[START OF RECORD SET]
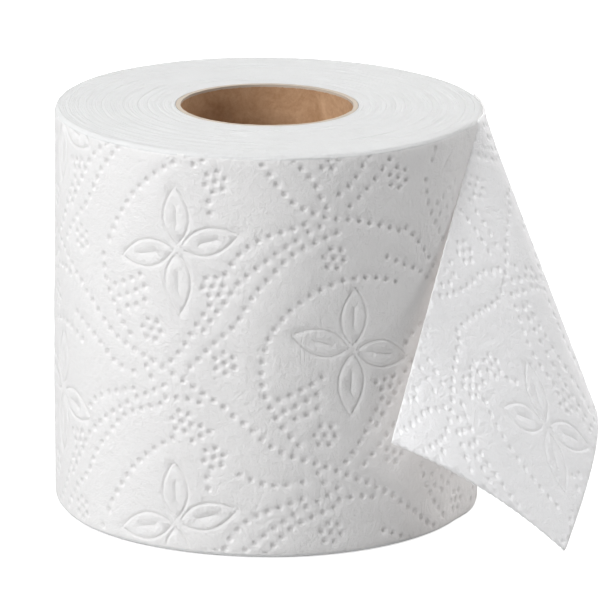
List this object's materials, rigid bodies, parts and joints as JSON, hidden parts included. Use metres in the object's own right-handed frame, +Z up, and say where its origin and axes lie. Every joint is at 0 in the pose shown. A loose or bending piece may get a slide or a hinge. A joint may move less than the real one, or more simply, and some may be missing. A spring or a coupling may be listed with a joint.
{
  "type": "toilet paper roll",
  "caption": "Toilet paper roll standing on its end: an embossed white web wound on a brown board core, its loose end flared out at one side.",
  "frame": {"origin": "where the axis of the core meets the surface that the roll stands on", "axes": "+Z up along the core; -Y is the front, and the loose end hangs off the +X side"},
  "size_m": [0.134, 0.1108, 0.1],
  "materials": {
    "core_board": "matt brown kraft board, lighter at its sawn rims",
    "tissue_paper": "soft matt white tissue, embossed with dotted scrolls and four-petal flowers"
  },
  "bodies": {
    "root": {"core_tube": "core_board", "tissue_web": "tissue_paper"}
  },
  "joints": []
}
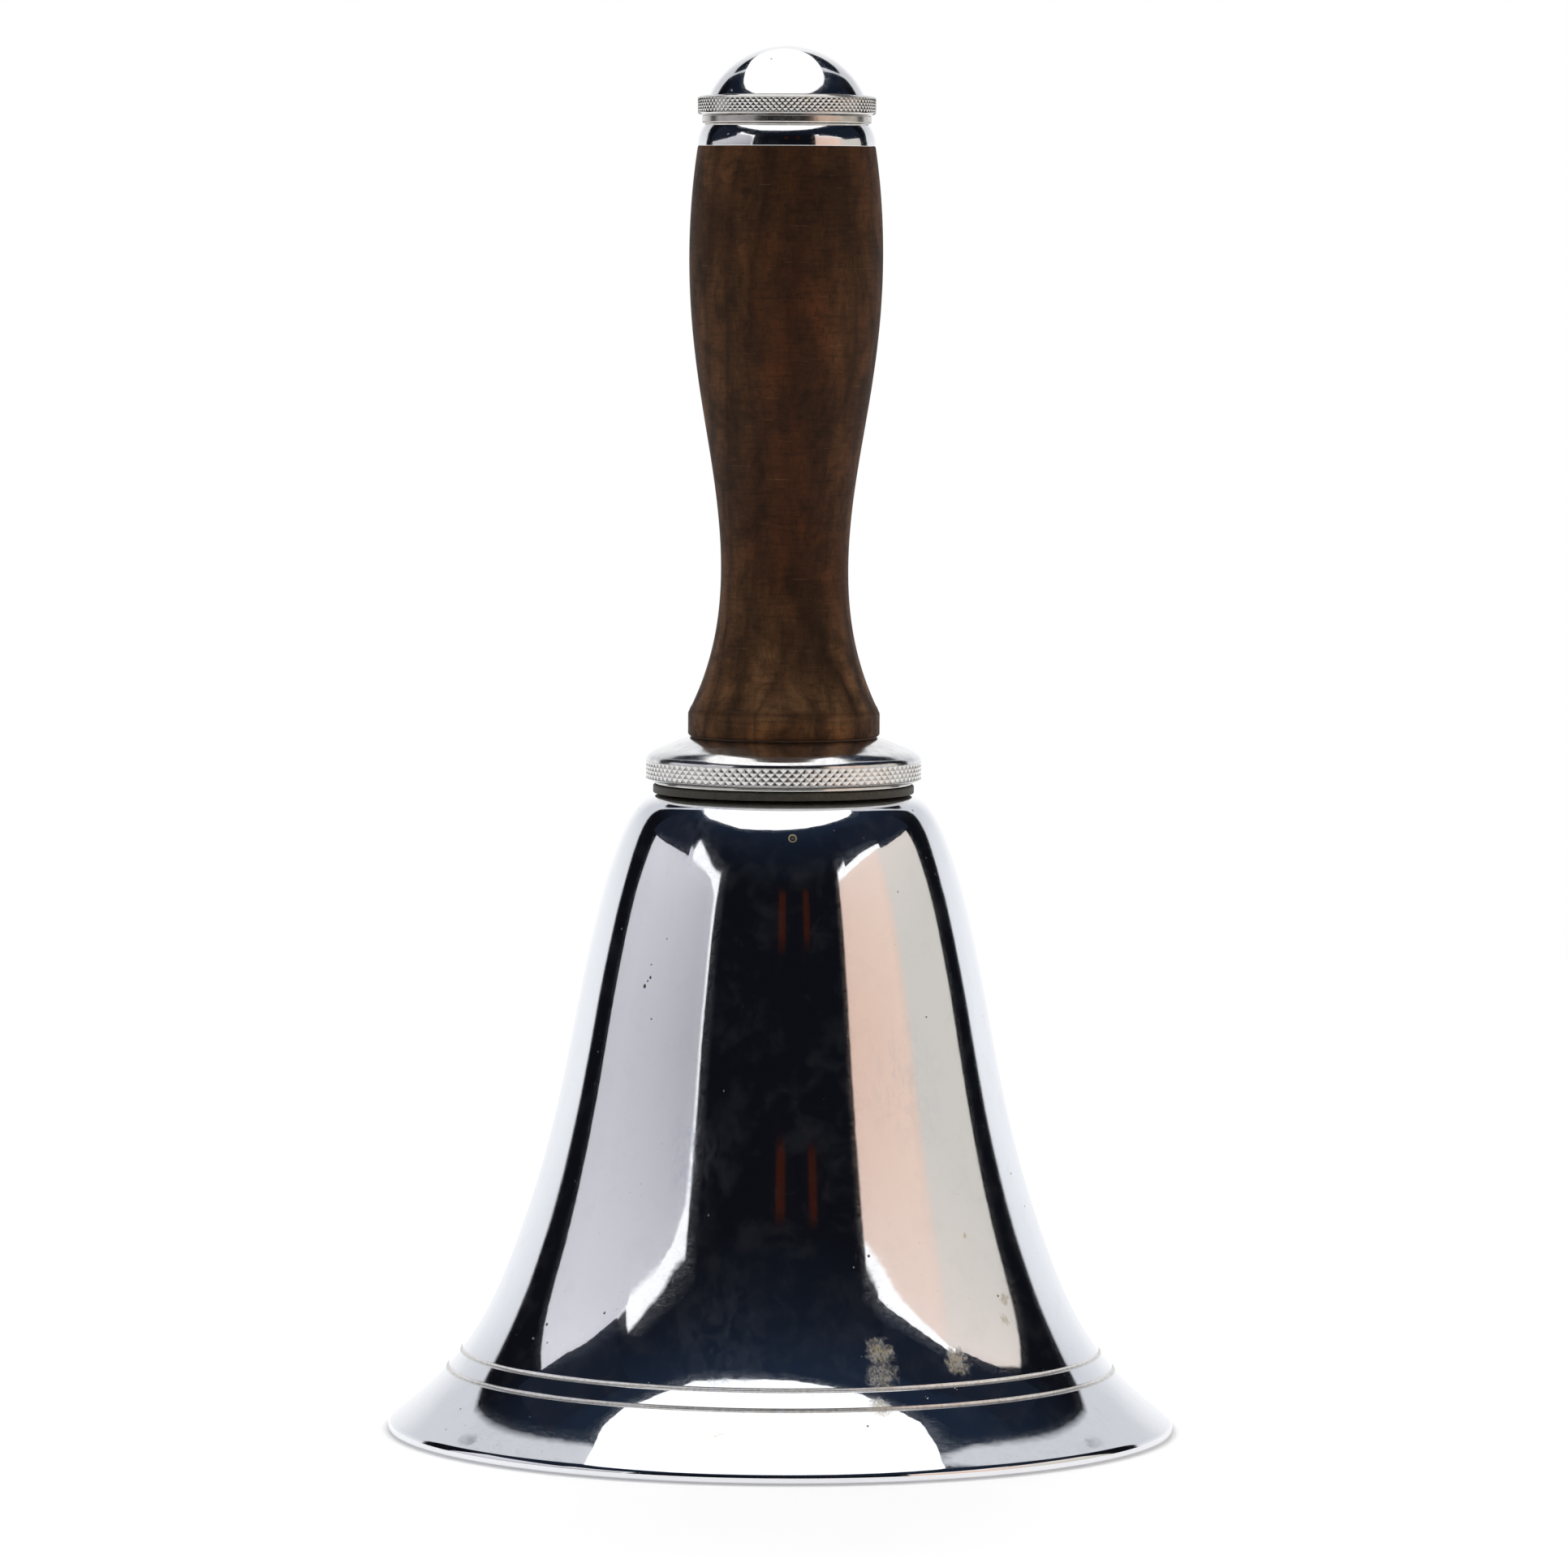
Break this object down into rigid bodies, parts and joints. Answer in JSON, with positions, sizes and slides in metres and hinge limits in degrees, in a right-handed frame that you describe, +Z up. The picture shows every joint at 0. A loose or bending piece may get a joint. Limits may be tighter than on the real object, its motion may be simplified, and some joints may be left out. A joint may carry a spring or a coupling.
{
  "type": "hand bell",
  "caption": "Chrome hand bell with a turned wooden handle; its upper part is a screw-topped vessel with strainer, pour tube and cap, and a clapper swings in its mouth.",
  "frame": {"origin": "centre of the bell's mouth, in the plane of the rim it stands on", "axes": "+Z up along the bell's axis towards the cap; +Y runs along the clapper's pin, so the clapper swings in the XZ plane"},
  "size_m": [0.1624, 0.1624, 0.2854],
  "materials": {
    "bell_chrome": "polished mirror plating, aged",
    "trim_chrome": "polished mirror plating",
    "plated_steel": "satin plating",
    "steel": "satin",
    "brass": "satin",
    "clapper_brass": "satin, worn",
    "gasket_rubber": "matte",
    "fibre": "matte",
    "handle_wood": "dry satin, dark stained",
    "cork": "cork"
  },
  "bodies": {
    "bell": {"bell_shell": "bell_chrome", "vessel_floor": "plated_steel", "neck_ring": "plated_steel", "hanger_plate": "plated_steel", "clapper_bracket": "steel", "clapper_pin": "steel", "bracket_rivets": "brass"},
    "clapper": {"clapper_arm": "steel", "clapper_ball": "clapper_brass", "clapper_nut": "brass"},
    "strainer": {"strainer_cup": "plated_steel"},
    "gasket": {"gasket_ring": "gasket_rubber"},
    "handle": {"collar_thread_ring": "plated_steel", "collar_knurled_band": "trim_chrome", "collar_lid": "trim_chrome", "pour_tube": "plated_steel", "tube_nut": "brass", "tube_nut_washer": "plated_steel", "handle_washer": "fibre", "wooden_handle": "handle_wood", "ferrule": "trim_chrome", "spout": "plated_steel"},
    "cap_ring": {"cap_base_ring": "trim_chrome"},
    "seal": {"cap_seal": "cork"},
    "cap": {"cap_thread_ring": "plated_steel", "cap_knurled_ring": "trim_chrome", "cap_dome": "trim_chrome"}
  },
  "joints": [
    {"name": "clapper_swing", "type": "hinge", "parent": "bell", "child": "clapper", "pos_m": [0, 0, 0.071], "axis": [0, 1, 0], "range_deg": [-52, 52]},
    {"name": "head_lift", "type": "slide", "parent": "bell", "child": "strainer", "axis": [0, 0, 1], "range_m": [0, 0.06]},
    {"name": "collar_rise", "type": "slide", "parent": "strainer", "child": "gasket", "axis": [0, 0, 1], "range_m": [0, 0.0046]},
    {"name": "collar_turn", "type": "hinge", "parent": "gasket", "child": "handle", "pos_m": [0, 0, 0.135], "axis": [0, 0, 1], "range_deg": [0, 540]},
    {"name": "cap_lift", "type": "slide", "parent": "handle", "child": "cap_ring", "axis": [0, 0, 1], "range_m": [0, 0.035]},
    {"name": "cap_rise", "type": "slide", "parent": "cap_ring", "child": "seal", "axis": [0, 0, 1], "range_m": [0, 0.0031]},
    {"name": "cap_turn", "type": "hinge", "parent": "seal", "child": "cap", "pos_m": [0, 0, 0.272], "axis": [0, 0, 1], "range_deg": [0, 540]}
  ],
  "couplings": [
    {"joint": "collar_rise", "follows": "collar_turn", "m_per_rad": 0.00047746},
    {"joint": "cap_rise", "follows": "cap_turn", "m_per_rad": 0.00031831}
  ]
}
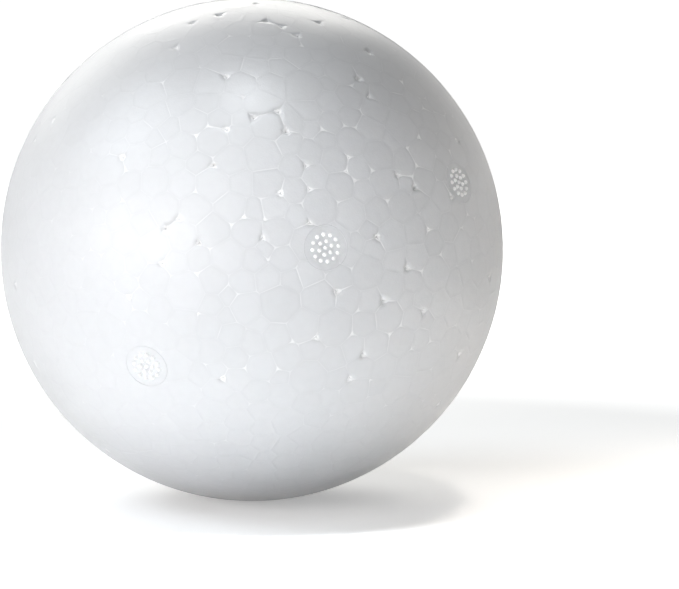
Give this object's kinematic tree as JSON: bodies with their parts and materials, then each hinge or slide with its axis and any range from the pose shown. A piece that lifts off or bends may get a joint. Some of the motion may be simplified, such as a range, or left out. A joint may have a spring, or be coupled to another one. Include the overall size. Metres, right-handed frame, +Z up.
{
  "type": "polystyrene ball",
  "caption": "Round ball of white expanded polystyrene foam, with its fused beads, open voids, steam vent marks and fine parting line on the skin.",
  "frame": {"origin": "centre of the ball", "axes": "+Z up, +Y away from the viewer of the reference picture; the mould's halves met in the XZ plane and drew off along Y"},
  "size_m": [0.1504, 0.1499, 0.1503],
  "materials": {
    "foam": "satin skin of fused foam beads"
  },
  "bodies": {
    "root": {"ball": "foam"}
  },
  "joints": []
}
[END OF RECORD SET]
DESCRIPTION OF THE TASK: Copy out the full listing exactly.

SOLUTION TO THE PROBLEM:
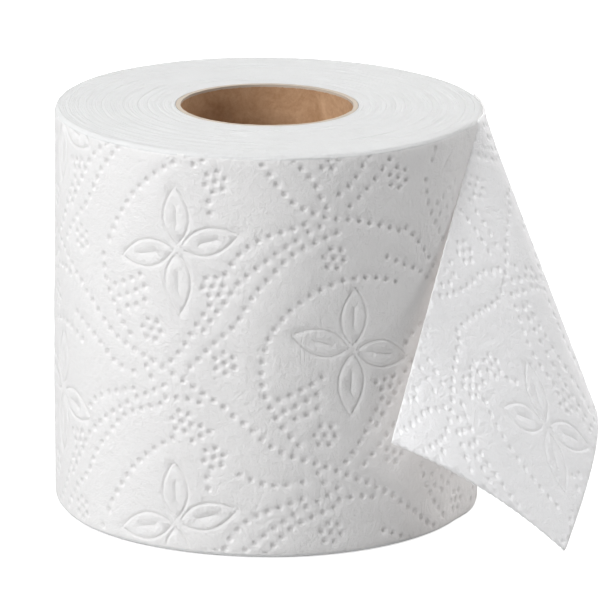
List this object's materials, rigid bodies, parts and joints as JSON, hidden parts included. Use metres in the object's own right-handed frame, +Z up, and say where its origin and axes lie. Every joint is at 0 in the pose shown. A loose or bending piece may get a slide or a hinge. A joint may move less than the real one, or more simply, and some may be missing. A spring or a coupling may be listed with a joint.
{
  "type": "toilet paper roll",
  "caption": "Toilet paper roll standing on its end: an embossed white web wound on a brown board core, its loose end flared out at one side.",
  "frame": {"origin": "where the axis of the core meets the surface that the roll stands on", "axes": "+Z up along the core; -Y is the front, and the loose end hangs off the +X side"},
  "size_m": [0.134, 0.1108, 0.1],
  "materials": {
    "core_board": "matt brown kraft board, lighter at its sawn rims",
    "tissue_paper": "soft matt white tissue, embossed with dotted scrolls and four-petal flowers"
  },
  "bodies": {
    "root": {"core_tube": "core_board", "tissue_web": "tissue_paper"}
  },
  "joints": []
}
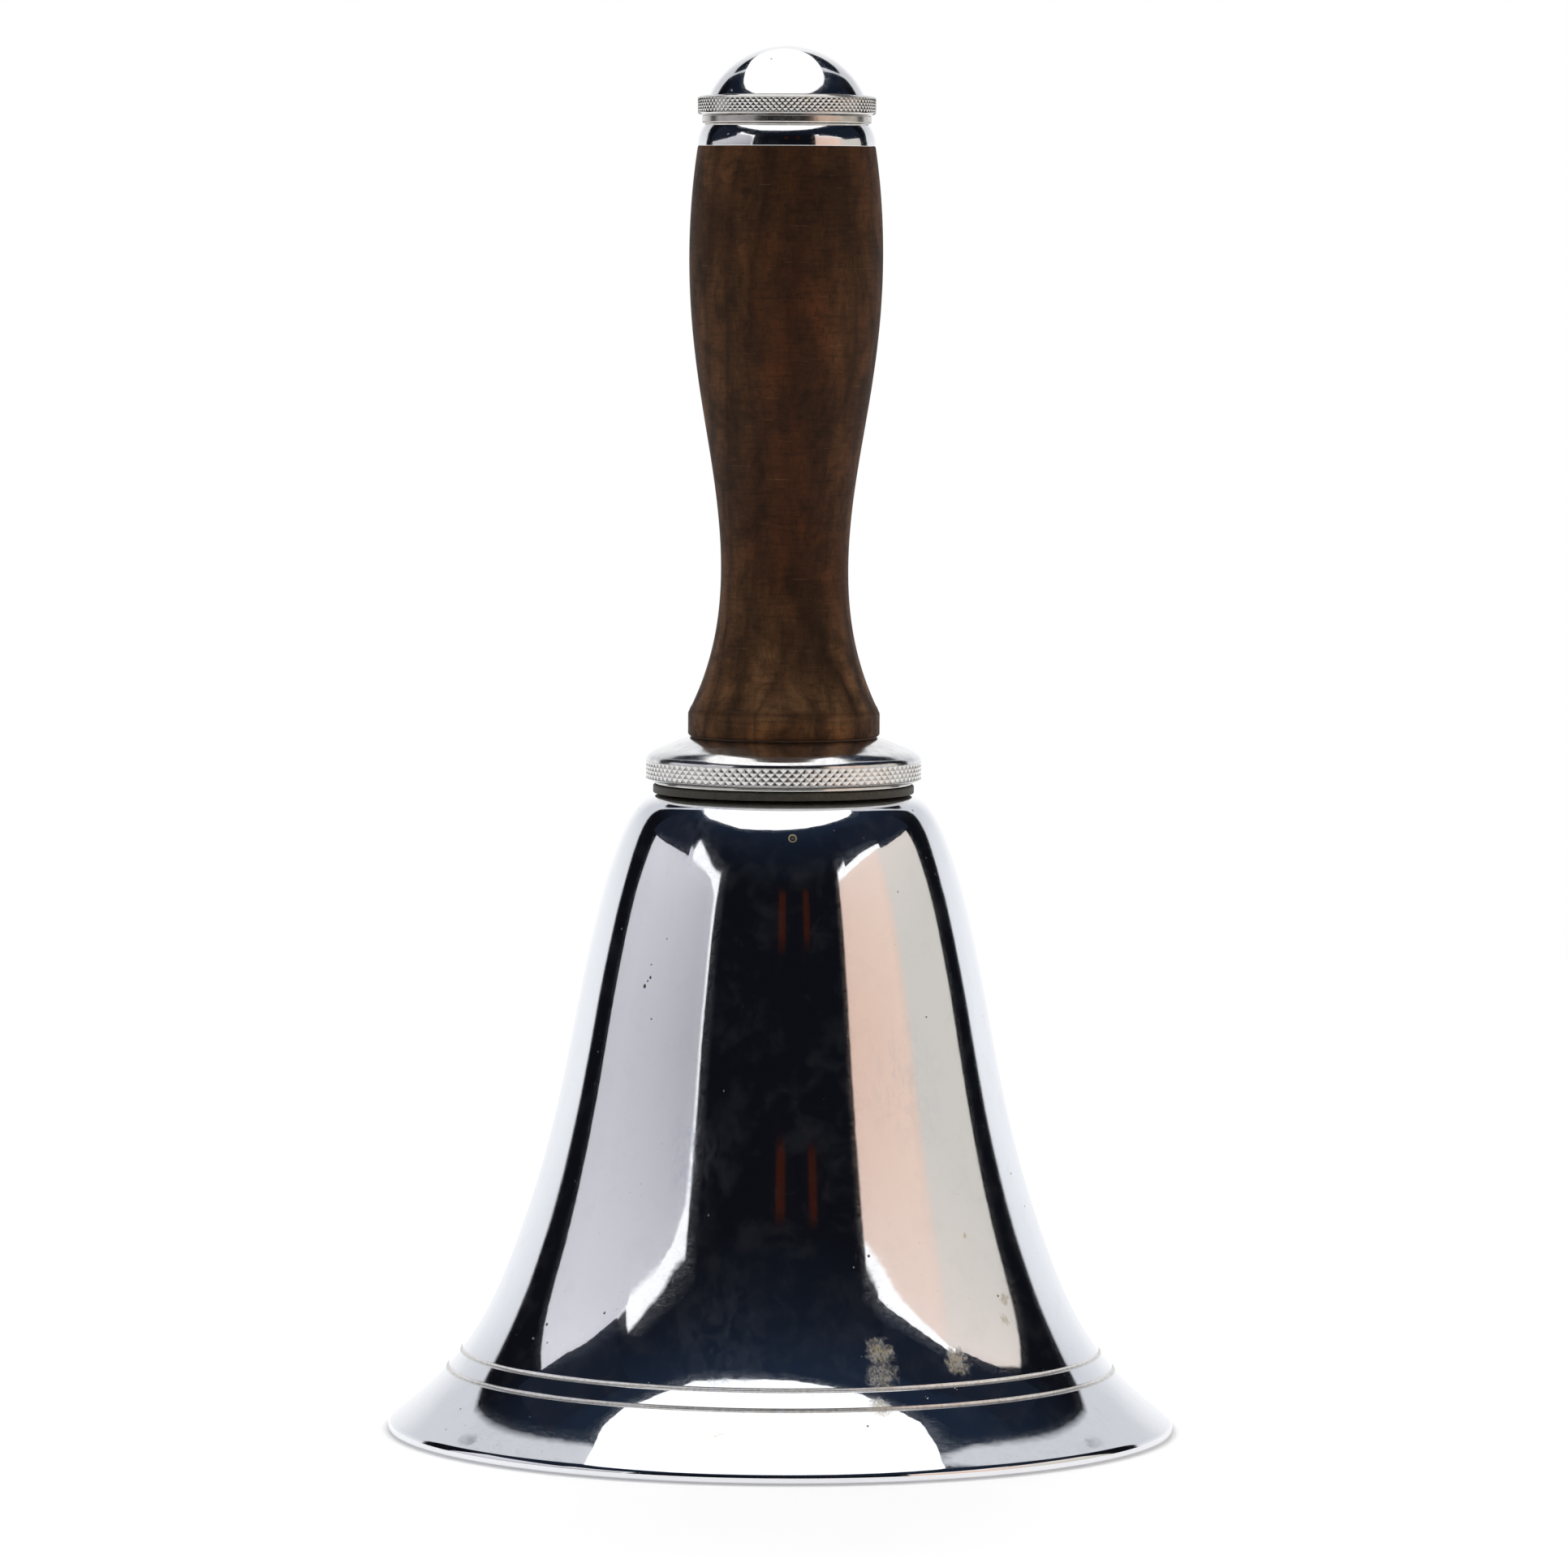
Break this object down into rigid bodies, parts and joints. Answer in JSON, with positions, sizes and slides in metres and hinge limits in degrees, in a right-handed frame that you describe, +Z up. The picture shows every joint at 0. A loose or bending piece may get a joint. Limits may be tighter than on the real object, its motion may be simplified, and some joints may be left out. A joint may carry a spring or a coupling.
{
  "type": "hand bell",
  "caption": "Chrome hand bell with a turned wooden handle; its upper part is a screw-topped vessel with strainer, pour tube and cap, and a clapper swings in its mouth.",
  "frame": {"origin": "centre of the bell's mouth, in the plane of the rim it stands on", "axes": "+Z up along the bell's axis towards the cap; +Y runs along the clapper's pin, so the clapper swings in the XZ plane"},
  "size_m": [0.1624, 0.1624, 0.2854],
  "materials": {
    "bell_chrome": "polished mirror plating, aged",
    "trim_chrome": "polished mirror plating",
    "plated_steel": "satin plating",
    "steel": "satin",
    "brass": "satin",
    "clapper_brass": "satin, worn",
    "gasket_rubber": "matte",
    "fibre": "matte",
    "handle_wood": "dry satin, dark stained",
    "cork": "cork"
  },
  "bodies": {
    "bell": {"bell_shell": "bell_chrome", "vessel_floor": "plated_steel", "neck_ring": "plated_steel", "hanger_plate": "plated_steel", "clapper_bracket": "steel", "clapper_pin": "steel", "bracket_rivets": "brass"},
    "clapper": {"clapper_arm": "steel", "clapper_ball": "clapper_brass", "clapper_nut": "brass"},
    "strainer": {"strainer_cup": "plated_steel"},
    "gasket": {"gasket_ring": "gasket_rubber"},
    "handle": {"collar_thread_ring": "plated_steel", "collar_knurled_band": "trim_chrome", "collar_lid": "trim_chrome", "pour_tube": "plated_steel", "tube_nut": "brass", "tube_nut_washer": "plated_steel", "handle_washer": "fibre", "wooden_handle": "handle_wood", "ferrule": "trim_chrome", "spout": "plated_steel"},
    "cap_ring": {"cap_base_ring": "trim_chrome"},
    "seal": {"cap_seal": "cork"},
    "cap": {"cap_thread_ring": "plated_steel", "cap_knurled_ring": "trim_chrome", "cap_dome": "trim_chrome"}
  },
  "joints": [
    {"name": "clapper_swing", "type": "hinge", "parent": "bell", "child": "clapper", "pos_m": [0, 0, 0.071], "axis": [0, 1, 0], "range_deg": [-52, 52]},
    {"name": "head_lift", "type": "slide", "parent": "bell", "child": "strainer", "axis": [0, 0, 1], "range_m": [0, 0.06]},
    {"name": "collar_rise", "type": "slide", "parent": "strainer", "child": "gasket", "axis": [0, 0, 1], "range_m": [0, 0.0046]},
    {"name": "collar_turn", "type": "hinge", "parent": "gasket", "child": "handle", "pos_m": [0, 0, 0.135], "axis": [0, 0, 1], "range_deg": [0, 540]},
    {"name": "cap_lift", "type": "slide", "parent": "handle", "child": "cap_ring", "axis": [0, 0, 1], "range_m": [0, 0.035]},
    {"name": "cap_rise", "type": "slide", "parent": "cap_ring", "child": "seal", "axis": [0, 0, 1], "range_m": [0, 0.0031]},
    {"name": "cap_turn", "type": "hinge", "parent": "seal", "child": "cap", "pos_m": [0, 0, 0.272], "axis": [0, 0, 1], "range_deg": [0, 540]}
  ],
  "couplings": [
    {"joint": "collar_rise", "follows": "collar_turn", "m_per_rad": 0.00047746},
    {"joint": "cap_rise", "follows": "cap_turn", "m_per_rad": 0.00031831}
  ]
}
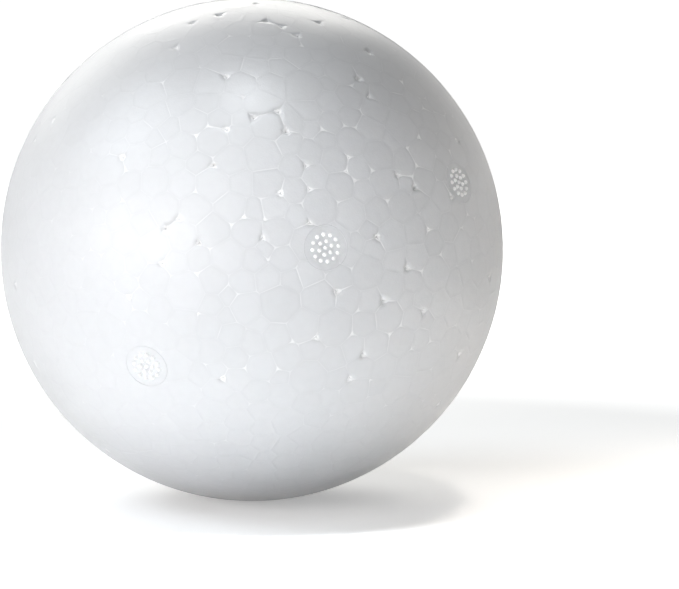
Give this object's kinematic tree as JSON: bodies with their parts and materials, then each hinge or slide with its axis and any range from the pose shown. A piece that lifts off or bends may get a joint. Some of the motion may be simplified, such as a range, or left out. A joint may have a spring, or be coupled to another one. Include the overall size. Metres, right-handed frame, +Z up.
{
  "type": "polystyrene ball",
  "caption": "Round ball of white expanded polystyrene foam, with its fused beads, open voids, steam vent marks and fine parting line on the skin.",
  "frame": {"origin": "centre of the ball", "axes": "+Z up, +Y away from the viewer of the reference picture; the mould's halves met in the XZ plane and drew off along Y"},
  "size_m": [0.1504, 0.1499, 0.1503],
  "materials": {
    "foam": "satin skin of fused foam beads"
  },
  "bodies": {
    "root": {"ball": "foam"}
  },
  "joints": []
}